What tax planning steps do I need to be taking for 2008?
Hello, my name is Ron Blue and I used to do tax returns. When I was in my early 30s I had a CPA practice and I don’t know how many hundreds or maybe even thousands of tax returns that I did. And it was really common for me to get the question when we were preparing the tax return, “What can I do to reduce my taxes?” Well, realistically when you are in January, February, March, or April and doing your taxes or meeting with your tax accountant, it’s too late to do anything for the prior year. The only time you can do something for the prior year is before the end of the year. The only exception to that is an IRA or some retirement plan contributions. Other than that, you need to do your tax planning and it needs to be completed by the end of the year
Well, the over simplification or the conceptual framework for tax planning is: if I can defer income and accelerate my expenses, it will reduce my taxes this year. So, maybe it’s a bonus that I can defer, maybe it is some extra income that I’m going to earn and I wait to earn it in January instead of December so that the tax burden on it is delayed for a year.
But, in the area of tax deductions, there are several things that I can do. One, and most significantly is that I can increase my charitable giving before the end of the year which is one of the reasons that we get so many funds appeals in December because people tend to think about tax planning near the end of the year and there aren’t many options left with the exception of doing your charitable contributions.
Now, I don’t believe that most people give charitably out of a tax motive. I think that most people give when they give charitably out of a charitable motive. But, if you’re going to give, do it before the end of the year.
Perhaps you can pay your property taxes before the end of the year. Perhaps you can prepay some interest on the mortgage that you have that’s a deduction. You can do things like that to prepay, to reduce your tax burden for this year. But just remember January 1 it’s too late in almost every case to do anything for this year. I’ve got to do my tax planning before the end of the year.
And I would say this: think about next year’s taxes in January when you are preparing the information to do your return. Plan on the taxes that you’re likely to pay in this current year in January. Do your tax planning early as opposed to at the end of the year.
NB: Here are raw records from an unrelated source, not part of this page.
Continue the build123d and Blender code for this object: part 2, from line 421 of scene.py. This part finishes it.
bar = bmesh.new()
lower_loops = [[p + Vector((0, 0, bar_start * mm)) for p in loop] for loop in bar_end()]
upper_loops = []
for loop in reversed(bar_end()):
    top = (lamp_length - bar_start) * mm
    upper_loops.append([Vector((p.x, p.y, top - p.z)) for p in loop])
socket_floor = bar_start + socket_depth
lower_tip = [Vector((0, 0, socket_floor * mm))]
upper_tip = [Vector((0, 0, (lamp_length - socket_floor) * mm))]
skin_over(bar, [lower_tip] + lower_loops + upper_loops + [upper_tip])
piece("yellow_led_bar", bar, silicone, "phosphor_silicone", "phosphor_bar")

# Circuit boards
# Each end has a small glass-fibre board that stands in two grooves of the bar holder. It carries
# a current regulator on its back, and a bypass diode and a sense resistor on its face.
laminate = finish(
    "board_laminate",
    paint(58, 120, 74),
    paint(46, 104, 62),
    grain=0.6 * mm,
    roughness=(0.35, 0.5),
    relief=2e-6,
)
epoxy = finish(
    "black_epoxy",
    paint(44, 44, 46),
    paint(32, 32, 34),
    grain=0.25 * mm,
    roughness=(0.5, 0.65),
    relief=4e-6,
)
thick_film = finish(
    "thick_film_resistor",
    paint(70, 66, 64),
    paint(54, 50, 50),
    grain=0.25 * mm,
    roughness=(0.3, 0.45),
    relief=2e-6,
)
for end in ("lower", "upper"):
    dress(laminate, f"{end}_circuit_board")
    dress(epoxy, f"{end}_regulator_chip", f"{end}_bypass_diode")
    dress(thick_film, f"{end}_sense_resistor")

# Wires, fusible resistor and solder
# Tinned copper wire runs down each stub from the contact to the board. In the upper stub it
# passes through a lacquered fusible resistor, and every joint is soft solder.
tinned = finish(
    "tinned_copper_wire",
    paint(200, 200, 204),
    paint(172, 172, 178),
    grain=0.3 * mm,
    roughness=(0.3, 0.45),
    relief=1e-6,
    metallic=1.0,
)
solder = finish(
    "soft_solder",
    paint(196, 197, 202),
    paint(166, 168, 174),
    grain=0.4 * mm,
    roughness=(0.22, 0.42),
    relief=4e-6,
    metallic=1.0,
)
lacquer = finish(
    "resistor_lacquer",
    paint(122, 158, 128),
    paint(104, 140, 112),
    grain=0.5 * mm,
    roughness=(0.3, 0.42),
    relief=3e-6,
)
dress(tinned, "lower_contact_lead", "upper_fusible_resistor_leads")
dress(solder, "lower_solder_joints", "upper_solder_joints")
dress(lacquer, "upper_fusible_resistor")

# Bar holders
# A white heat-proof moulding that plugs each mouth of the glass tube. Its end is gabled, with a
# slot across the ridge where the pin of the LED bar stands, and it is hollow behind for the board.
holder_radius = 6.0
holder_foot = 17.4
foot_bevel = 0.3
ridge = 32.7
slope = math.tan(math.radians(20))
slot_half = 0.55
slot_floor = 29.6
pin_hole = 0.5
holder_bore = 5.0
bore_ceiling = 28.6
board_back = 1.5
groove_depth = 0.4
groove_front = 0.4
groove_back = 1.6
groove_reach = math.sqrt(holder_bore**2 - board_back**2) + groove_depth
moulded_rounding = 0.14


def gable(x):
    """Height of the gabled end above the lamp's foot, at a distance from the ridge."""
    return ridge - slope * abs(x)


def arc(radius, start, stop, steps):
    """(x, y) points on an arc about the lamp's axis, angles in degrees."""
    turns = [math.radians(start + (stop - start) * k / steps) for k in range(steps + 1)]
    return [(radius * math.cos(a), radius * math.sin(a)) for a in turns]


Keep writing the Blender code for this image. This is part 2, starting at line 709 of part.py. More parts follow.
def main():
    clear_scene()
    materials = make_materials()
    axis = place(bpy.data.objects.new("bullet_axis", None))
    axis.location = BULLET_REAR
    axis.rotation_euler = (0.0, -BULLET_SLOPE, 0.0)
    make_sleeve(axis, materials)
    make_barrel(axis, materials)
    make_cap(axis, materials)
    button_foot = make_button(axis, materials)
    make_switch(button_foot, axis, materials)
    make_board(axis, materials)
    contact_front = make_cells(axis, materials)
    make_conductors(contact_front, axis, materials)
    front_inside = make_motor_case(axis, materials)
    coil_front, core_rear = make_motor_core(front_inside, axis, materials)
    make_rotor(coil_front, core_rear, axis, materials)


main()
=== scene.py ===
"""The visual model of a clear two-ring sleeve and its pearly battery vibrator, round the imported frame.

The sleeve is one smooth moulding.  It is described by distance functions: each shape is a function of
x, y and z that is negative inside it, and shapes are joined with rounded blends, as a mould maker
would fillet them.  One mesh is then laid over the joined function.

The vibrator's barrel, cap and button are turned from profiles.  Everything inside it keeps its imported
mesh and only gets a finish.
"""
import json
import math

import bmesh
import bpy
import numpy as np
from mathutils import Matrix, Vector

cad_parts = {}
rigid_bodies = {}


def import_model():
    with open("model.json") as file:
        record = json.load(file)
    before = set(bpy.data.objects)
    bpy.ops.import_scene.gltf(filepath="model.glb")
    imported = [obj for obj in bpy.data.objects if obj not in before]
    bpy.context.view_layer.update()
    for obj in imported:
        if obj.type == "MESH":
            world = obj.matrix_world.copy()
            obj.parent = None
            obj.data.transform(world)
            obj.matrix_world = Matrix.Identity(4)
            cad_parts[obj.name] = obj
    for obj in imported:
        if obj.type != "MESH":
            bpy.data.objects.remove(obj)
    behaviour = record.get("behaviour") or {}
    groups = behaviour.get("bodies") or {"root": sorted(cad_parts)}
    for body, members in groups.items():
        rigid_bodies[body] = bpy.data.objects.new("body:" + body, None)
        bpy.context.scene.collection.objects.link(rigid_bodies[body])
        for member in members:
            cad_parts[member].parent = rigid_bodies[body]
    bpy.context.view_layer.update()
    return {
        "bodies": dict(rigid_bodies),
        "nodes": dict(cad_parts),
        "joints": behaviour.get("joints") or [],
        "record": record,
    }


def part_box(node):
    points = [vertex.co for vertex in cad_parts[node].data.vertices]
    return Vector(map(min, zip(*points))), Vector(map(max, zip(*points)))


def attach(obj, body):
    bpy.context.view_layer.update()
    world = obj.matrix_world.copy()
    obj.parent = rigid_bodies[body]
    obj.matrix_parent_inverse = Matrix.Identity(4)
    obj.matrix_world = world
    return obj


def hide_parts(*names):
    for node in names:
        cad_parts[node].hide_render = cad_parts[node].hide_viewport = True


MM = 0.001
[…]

It’s very, very simple to do. All you have to do is to take your tax return when it’s done. Make a copy of it. On each page fill in the numbers (pencil out next to the numbers) that you have for the prior year what you’re likely to have for this year and calculate it as if it’s this year. That will show you if you’re withholding enough or if you are paying enough on estimates or what do you need to do to reduce your taxes.
But remember this: every tax deduction costs you something. I tell people a lot of times – if you want a guaranteed $1000 reduction on your tax return, just give me a thousand dollars (loan it to me) and I promise I’ll never repay you. You get to write it off as a bad debt and I have to record it as income. Now who’s better off? Well what I just described was interest. I described a tax deduction. Every tax deduction works the way I just described it. So, even though you get the deduction, it always costs you something. If you’re in the maximum tax brackets and you spend a dollar to get a tax deduction, you’re going to save 40 cents in taxes, true, but it’s going to cost you 60 cents out of your pocket. The reality is that no tax deductions are better than some tax deductions. That goes counter to almost everything that you’re going to hear, see, read – that you’re going to hear about from a tax-planning standpoint. But the fact of the matter is that all tax deductions cost you something. Just remember that in doing your planning.
Never, ever let the tax tail wag the financial dog!